Good code review is the solution but if it’s faster to do it yourself, that’s fine too.

bigfishrunning 4 hours ago | parent | prev | next [-]

If they only screwed up 1% of the time, they'd be as good as the LinkedIn hype men want you to believe. They're far far worse then that in reality

komali2 an hour ago | parent | prev | next [-]

> enabling programmers around the world to be far more productive

I know a lot of us feel this way, but why isn't there more evidence of it than our feelings? Where's the explosion of FOSS projects and businesses? And why do studies keep coming out showing decreased productivity? Why aren't there oodles of studies showing increases of productivity?

I like kicking back and letting claude do my job but I've yet to see evidence of this increased productivity. Objectively speaking, "I" seem to be "writing" the same amount of code as I was before, just with less cognitive effort.

b00ty4breakfast 4 hours ago | parent | prev | next [-]

not questioning the cost of adopting new tech is so foolish it boggles my mind that so many nominally intelligent people just close their eyes and take a bite without wondering whether that's really fudge on their sundae or something fecal.

Pure ideology, as a certain sniffing slav would say

krapp 5 hours ago | parent | prev [-]

LLMs screw up far more than 1% of the time. They screw up routinely, far more than a professionally trained human would, and in ways that would have said human declared mentally ill.

wvenable 5 hours ago | parent | prev | next [-]

I don't trust it completely but I still use it. Trust but verify.

I've had some funny conversations -- Me:"Why did you choose to do X to solve the problem?" ... It:"Oh I should totally not have done that, I'll do Y instead".

But it's far from being so unreliable that it's not useful.

meatmanek 5 hours ago | parent | next [-]

I find that if I ask an LLM to explain what its reasoning was, it comes up with some post-hoc justification that has nothing to do with what it was actually thinking. Most likely token predictor, etc etc.

As far as I understand, any reasoning tokens for previous answers are generally not kept in the context for follow-up questions, so the model can't even really introspect on its previous chain of thought.

redman25 an hour ago | parent | next [-]

It depends on the harness and/or inference engine whether they keep the reasoning of past messages.

Not to get all philosophical but maybe justification is post-hoc even for humans.

wvenable 4 hours ago | parent | prev [-]

I mostly find it useful for learning myself or for questioning a strange result. It usually works well for either of those. As you said, I'm probably not getting it's actual reasoning from any reasoning tokens but never thought that was happening anyway. It's just a way of interrogating the current situation in the current context.

It providing a different result is exactly because it's now looking at the existing solution and generating from there.

sid_talks 5 hours ago | parent | prev [-]

> Trust but verify.

I guess I should have used ‘completely trust’ instead of ‘trust’ in my original comment. I was referring to the subset of developers who call themselves vibe coders.
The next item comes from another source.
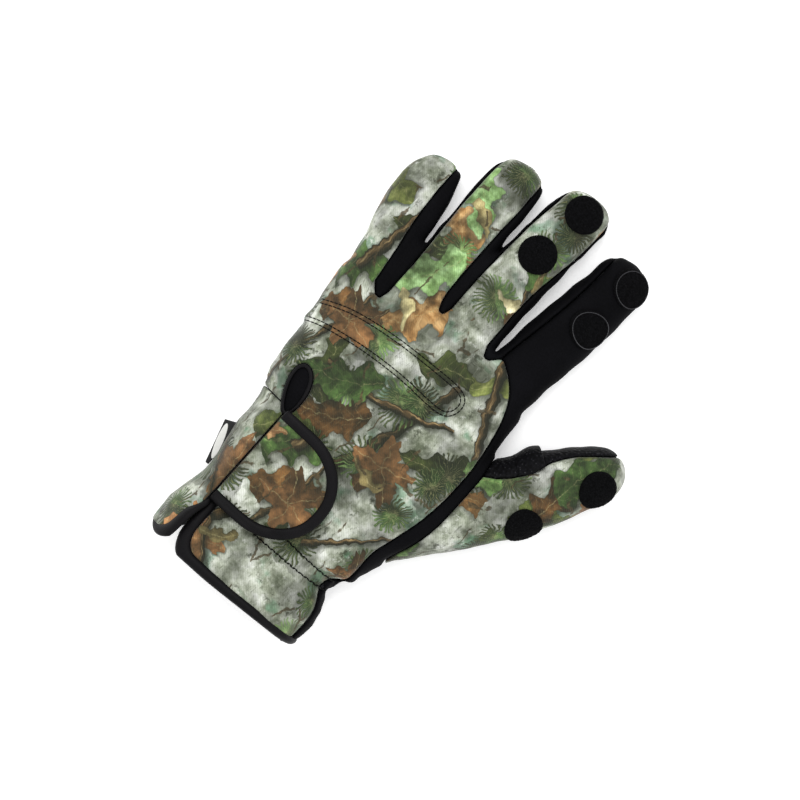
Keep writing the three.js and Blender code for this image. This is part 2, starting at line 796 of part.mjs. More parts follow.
const glove = new THREE.Group();
for (const [name, finish, solid] of pieces) {
  const mesh = new THREE.Mesh(toGeometry(mainBody(solid)), new THREE.MeshStandardMaterial(finishes[finish]));
  mesh.name = name;
  glove.add(mesh);
}

// The origin lies on the table under the middle of the glove
const box = new THREE.Box3().setFromObject(glove);
const middle = box.getCenter(new THREE.Vector3());
glove.position.set(-middle.x, -middle.y, -box.min.z);

export default glove;
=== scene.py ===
# A left-hand neoprene fishing glove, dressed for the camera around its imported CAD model.
# The soft forms are worked out on a grid of distances in millimetres and meshed from it.
import math

import bpy
import numpy as np
import openvdb
from mathutils import Matrix, Vector


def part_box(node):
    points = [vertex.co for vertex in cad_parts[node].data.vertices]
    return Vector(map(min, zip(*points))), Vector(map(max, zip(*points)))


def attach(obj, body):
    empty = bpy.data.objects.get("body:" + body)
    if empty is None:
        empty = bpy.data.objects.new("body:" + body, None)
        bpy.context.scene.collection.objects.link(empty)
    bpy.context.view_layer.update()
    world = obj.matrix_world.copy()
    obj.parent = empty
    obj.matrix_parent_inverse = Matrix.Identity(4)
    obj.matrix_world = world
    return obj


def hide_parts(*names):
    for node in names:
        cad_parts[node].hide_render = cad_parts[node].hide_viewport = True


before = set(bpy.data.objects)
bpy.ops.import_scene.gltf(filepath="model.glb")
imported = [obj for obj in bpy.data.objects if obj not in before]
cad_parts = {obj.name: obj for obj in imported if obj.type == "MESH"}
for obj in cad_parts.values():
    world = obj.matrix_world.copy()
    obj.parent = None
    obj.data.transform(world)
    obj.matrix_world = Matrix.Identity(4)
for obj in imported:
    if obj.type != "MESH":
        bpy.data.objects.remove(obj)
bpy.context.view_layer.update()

# Sizes of the glove in millimetres, as the model has them
CUFF_TO_KNUCKLE = 135.0
PALM_WIDTH = 112.0
PALM_HEIGHT = 34.0
WALL = 2.5
SIDE_SEAM = 7.0
FINGER_LENGTH = {"little": 90.8, "ring": 114.2, "middle": 123.7, "index": 112.7}
FINGER_WIDTH = {"little": 28.0, "ring": 29.0, "middle": 30.0, "index": 31.6}
FINGER_HEIGHT = {"little": 19.5, "ring": 21.0, "middle": 21.5, "index": 21.0}
THUMB_LENGTH = 129.0
THUMB_WIDTH = 38.4
THUMB_HEIGHT = 27.0
THUMB_SPLAY = math.radians(36.9)
THUMB_FOLD_AT = 91.0
THUMB_SEAM_AT = 89.0
HEM_LENGTH = 14.0
HEM_RISE = 2.4
TIP_OVERLAP = 0.4
TIP_GROWTH = 0.5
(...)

wvenable 5 hours ago | parent [-]

I think I like "blindly trust" better because vibe coders literally aren't looking.

diehunde 3 hours ago | parent | prev | next [-]

Many of us are literally being forced to use it at work by people who haven't written a line of code in years (VPs, directors, etc) and decided to play around with it during a weekend and blew their minds.

bdangubic 5 hours ago | parent | prev | next [-]

we worked with humans for decades and are used to 25x less reliability

behehebd 5 hours ago | parent | prev [-]

OP isnt holding it right.

How would you trust autocomplete if it can get it wrong? A. you don't. Verify!